• Data section:
◆ ◆ ◆

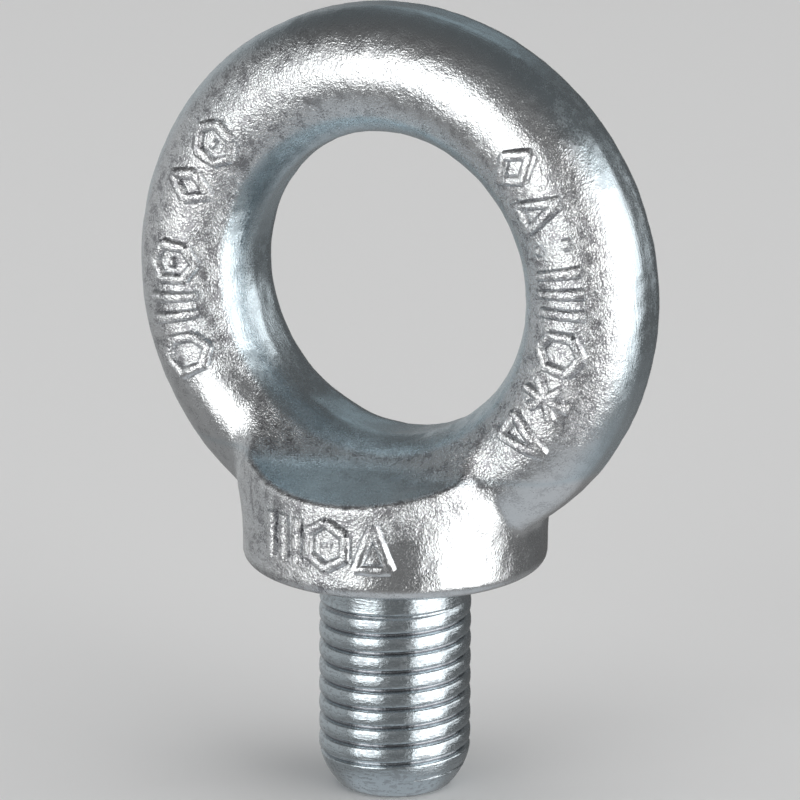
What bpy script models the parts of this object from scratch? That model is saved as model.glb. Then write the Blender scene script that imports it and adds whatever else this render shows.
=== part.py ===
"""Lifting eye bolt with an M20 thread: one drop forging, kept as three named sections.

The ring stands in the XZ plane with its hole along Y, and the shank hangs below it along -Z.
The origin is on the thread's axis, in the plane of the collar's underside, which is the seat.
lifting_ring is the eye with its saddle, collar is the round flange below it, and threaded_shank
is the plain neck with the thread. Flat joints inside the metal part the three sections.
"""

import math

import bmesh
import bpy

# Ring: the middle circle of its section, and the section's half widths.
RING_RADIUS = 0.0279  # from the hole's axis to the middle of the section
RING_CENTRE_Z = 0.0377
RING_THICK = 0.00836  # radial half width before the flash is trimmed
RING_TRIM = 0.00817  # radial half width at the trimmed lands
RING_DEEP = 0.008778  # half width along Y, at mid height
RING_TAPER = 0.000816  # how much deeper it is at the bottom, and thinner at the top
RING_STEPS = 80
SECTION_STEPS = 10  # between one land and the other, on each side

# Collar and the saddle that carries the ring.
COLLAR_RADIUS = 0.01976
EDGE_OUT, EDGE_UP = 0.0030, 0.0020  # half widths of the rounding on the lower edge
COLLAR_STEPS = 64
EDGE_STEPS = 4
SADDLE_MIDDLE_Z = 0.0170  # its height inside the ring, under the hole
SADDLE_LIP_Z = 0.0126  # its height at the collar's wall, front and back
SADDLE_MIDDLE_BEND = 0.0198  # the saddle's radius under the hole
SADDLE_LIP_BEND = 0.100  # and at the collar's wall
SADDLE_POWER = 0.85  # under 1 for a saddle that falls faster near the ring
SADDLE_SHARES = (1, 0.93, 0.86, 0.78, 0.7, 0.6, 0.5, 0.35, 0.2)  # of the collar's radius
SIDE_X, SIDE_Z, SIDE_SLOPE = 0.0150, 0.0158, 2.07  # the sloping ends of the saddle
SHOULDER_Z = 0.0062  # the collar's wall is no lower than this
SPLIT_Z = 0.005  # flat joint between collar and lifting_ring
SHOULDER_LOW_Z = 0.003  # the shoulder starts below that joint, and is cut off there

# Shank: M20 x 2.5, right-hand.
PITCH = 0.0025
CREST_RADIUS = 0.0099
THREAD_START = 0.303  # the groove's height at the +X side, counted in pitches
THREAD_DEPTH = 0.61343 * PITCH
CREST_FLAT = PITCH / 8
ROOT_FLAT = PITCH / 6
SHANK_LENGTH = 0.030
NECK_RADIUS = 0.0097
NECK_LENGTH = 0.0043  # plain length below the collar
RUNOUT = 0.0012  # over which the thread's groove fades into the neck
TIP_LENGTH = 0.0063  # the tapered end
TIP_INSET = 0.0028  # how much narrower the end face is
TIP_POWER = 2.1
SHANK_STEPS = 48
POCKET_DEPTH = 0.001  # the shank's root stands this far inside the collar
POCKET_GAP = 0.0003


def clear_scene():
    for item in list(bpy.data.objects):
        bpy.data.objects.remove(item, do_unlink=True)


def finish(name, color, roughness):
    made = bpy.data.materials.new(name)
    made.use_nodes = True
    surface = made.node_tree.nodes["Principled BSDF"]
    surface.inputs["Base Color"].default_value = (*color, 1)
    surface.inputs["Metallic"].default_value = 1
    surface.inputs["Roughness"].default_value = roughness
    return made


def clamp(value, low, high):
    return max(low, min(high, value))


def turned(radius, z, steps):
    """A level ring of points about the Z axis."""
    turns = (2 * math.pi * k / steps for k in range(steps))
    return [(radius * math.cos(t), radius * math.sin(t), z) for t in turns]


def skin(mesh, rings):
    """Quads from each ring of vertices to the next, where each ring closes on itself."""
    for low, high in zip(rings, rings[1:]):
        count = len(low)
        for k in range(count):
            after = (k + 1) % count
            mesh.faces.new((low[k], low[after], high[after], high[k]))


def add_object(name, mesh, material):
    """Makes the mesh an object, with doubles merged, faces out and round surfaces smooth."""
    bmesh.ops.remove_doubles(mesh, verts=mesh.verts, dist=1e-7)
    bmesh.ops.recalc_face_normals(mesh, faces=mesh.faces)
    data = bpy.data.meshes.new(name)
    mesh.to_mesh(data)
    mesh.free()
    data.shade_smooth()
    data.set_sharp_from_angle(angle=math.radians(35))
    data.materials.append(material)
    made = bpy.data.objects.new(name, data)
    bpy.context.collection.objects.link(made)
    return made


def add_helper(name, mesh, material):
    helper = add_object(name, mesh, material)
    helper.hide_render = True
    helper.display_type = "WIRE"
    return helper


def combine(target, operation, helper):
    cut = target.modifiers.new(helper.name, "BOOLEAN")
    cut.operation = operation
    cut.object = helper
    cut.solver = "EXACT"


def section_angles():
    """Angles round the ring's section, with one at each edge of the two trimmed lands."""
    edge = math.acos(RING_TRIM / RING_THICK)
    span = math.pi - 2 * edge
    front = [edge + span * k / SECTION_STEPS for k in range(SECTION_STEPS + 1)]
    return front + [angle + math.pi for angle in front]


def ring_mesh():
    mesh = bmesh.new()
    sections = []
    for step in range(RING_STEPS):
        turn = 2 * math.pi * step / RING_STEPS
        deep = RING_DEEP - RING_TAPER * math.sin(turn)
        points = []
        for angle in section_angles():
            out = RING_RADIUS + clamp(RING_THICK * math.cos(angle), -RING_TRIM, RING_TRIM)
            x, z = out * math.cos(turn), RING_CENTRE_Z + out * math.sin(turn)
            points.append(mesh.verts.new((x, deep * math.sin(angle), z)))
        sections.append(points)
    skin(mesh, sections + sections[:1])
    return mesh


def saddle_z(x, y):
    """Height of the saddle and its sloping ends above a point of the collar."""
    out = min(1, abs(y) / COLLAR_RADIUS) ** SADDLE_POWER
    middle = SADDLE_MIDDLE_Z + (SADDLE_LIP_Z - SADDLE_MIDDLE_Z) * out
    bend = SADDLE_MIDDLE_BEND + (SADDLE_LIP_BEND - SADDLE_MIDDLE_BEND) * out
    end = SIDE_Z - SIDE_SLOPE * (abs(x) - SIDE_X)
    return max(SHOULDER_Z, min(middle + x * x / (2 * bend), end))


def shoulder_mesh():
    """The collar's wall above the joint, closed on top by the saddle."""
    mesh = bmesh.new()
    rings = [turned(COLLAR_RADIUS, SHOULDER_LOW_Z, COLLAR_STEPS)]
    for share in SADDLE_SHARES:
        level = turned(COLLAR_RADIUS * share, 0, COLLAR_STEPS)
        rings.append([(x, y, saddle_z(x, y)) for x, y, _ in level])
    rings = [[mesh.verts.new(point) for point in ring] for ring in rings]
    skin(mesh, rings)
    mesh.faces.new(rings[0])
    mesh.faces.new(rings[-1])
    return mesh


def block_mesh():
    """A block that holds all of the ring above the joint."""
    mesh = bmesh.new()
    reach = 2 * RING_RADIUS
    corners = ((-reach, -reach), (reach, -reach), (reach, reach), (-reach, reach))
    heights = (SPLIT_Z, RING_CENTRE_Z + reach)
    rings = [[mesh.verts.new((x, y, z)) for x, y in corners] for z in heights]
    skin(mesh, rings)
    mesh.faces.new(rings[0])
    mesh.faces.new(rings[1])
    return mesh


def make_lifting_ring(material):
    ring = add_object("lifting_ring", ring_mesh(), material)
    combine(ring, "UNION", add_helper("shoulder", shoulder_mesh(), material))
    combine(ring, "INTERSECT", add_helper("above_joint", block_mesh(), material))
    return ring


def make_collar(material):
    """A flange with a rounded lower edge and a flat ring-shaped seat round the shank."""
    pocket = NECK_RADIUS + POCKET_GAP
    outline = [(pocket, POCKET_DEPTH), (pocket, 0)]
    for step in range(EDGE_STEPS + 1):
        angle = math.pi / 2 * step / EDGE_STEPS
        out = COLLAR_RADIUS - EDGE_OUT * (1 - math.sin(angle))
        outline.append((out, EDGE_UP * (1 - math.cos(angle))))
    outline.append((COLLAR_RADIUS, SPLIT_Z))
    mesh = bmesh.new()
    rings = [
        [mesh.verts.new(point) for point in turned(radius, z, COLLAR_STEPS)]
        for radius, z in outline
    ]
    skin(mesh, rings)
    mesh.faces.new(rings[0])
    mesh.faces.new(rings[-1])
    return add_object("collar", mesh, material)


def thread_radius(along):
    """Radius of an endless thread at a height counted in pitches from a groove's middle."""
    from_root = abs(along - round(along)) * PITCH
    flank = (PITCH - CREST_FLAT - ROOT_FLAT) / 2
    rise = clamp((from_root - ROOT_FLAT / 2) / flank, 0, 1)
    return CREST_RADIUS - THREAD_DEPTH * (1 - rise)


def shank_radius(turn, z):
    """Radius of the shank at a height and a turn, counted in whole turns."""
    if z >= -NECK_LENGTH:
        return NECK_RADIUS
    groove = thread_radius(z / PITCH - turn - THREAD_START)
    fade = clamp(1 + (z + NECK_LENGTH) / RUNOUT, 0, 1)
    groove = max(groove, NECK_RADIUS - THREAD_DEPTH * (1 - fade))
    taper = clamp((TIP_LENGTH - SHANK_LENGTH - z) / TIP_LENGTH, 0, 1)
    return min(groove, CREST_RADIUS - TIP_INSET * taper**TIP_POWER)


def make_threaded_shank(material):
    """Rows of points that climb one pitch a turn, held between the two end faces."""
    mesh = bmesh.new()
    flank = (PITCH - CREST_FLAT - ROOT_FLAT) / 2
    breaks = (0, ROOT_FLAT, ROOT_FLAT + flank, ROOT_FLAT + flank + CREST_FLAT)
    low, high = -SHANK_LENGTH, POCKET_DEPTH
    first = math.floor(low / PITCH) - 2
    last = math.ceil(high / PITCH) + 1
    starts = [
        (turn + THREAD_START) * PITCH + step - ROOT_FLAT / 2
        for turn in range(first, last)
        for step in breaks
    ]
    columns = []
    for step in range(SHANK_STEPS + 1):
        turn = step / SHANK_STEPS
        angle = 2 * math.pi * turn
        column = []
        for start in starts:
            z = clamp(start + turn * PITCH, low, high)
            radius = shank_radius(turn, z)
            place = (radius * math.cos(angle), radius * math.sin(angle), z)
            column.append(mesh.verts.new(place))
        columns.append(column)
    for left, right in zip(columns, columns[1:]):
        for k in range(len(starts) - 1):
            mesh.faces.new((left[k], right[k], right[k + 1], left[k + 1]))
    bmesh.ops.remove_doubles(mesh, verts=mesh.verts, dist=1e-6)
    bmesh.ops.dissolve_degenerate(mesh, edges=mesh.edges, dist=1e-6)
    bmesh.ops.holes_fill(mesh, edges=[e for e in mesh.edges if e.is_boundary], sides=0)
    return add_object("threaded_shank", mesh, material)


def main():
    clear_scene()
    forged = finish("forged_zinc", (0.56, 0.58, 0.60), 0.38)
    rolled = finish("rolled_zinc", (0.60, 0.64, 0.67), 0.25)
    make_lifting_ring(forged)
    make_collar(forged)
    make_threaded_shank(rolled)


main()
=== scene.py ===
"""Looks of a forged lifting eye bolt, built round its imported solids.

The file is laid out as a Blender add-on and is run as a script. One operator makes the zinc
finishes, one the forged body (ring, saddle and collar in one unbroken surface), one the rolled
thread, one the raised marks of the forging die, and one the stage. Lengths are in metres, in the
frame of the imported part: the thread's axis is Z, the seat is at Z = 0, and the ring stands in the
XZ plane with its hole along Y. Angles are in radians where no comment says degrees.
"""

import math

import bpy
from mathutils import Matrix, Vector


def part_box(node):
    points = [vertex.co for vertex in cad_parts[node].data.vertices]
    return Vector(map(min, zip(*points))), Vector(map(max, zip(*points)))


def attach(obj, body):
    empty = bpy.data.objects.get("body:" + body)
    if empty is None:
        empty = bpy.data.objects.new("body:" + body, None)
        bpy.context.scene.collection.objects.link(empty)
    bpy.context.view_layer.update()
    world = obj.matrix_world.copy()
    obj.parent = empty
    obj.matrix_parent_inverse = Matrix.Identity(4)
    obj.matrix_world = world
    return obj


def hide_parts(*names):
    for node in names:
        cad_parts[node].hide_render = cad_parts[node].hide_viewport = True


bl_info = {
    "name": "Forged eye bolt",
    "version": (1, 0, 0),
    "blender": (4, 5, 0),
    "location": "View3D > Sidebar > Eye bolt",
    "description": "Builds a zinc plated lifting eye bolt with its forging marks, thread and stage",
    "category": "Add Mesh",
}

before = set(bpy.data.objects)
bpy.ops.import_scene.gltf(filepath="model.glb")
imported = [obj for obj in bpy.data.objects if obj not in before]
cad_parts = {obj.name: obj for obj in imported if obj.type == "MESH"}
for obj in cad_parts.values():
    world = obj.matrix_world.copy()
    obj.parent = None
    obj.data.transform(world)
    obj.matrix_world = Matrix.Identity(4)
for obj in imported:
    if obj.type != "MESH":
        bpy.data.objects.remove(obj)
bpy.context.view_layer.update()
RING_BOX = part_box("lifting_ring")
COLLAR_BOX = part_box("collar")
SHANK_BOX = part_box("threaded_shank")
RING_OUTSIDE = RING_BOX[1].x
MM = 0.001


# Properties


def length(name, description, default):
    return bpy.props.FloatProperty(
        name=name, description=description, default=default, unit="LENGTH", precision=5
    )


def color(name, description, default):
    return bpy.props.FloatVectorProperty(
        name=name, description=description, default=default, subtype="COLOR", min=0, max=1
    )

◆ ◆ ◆

• What the exercise asks: Quote verbatim the opening lines of the listing above, ending with the line where "three named sections." appears; include both endpoints and nothing more.

• Written solution:
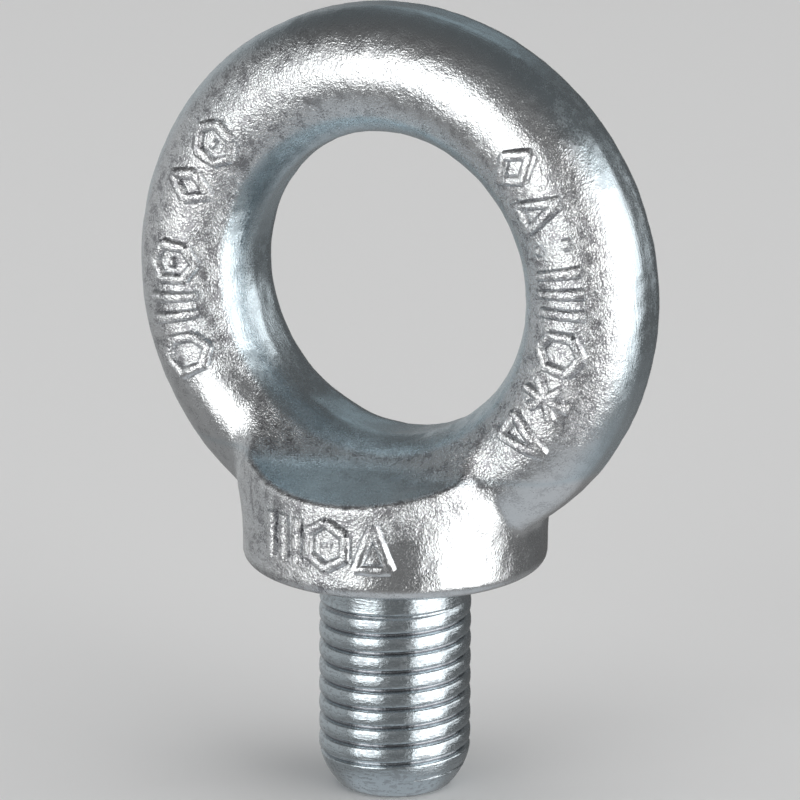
What bpy script models the parts of this object from scratch? That model is saved as model.glb. Then write the Blender scene script that imports it and adds whatever else this render shows.
=== part.py ===
"""Lifting eye bolt with an M20 thread: one drop forging, kept as three named sections.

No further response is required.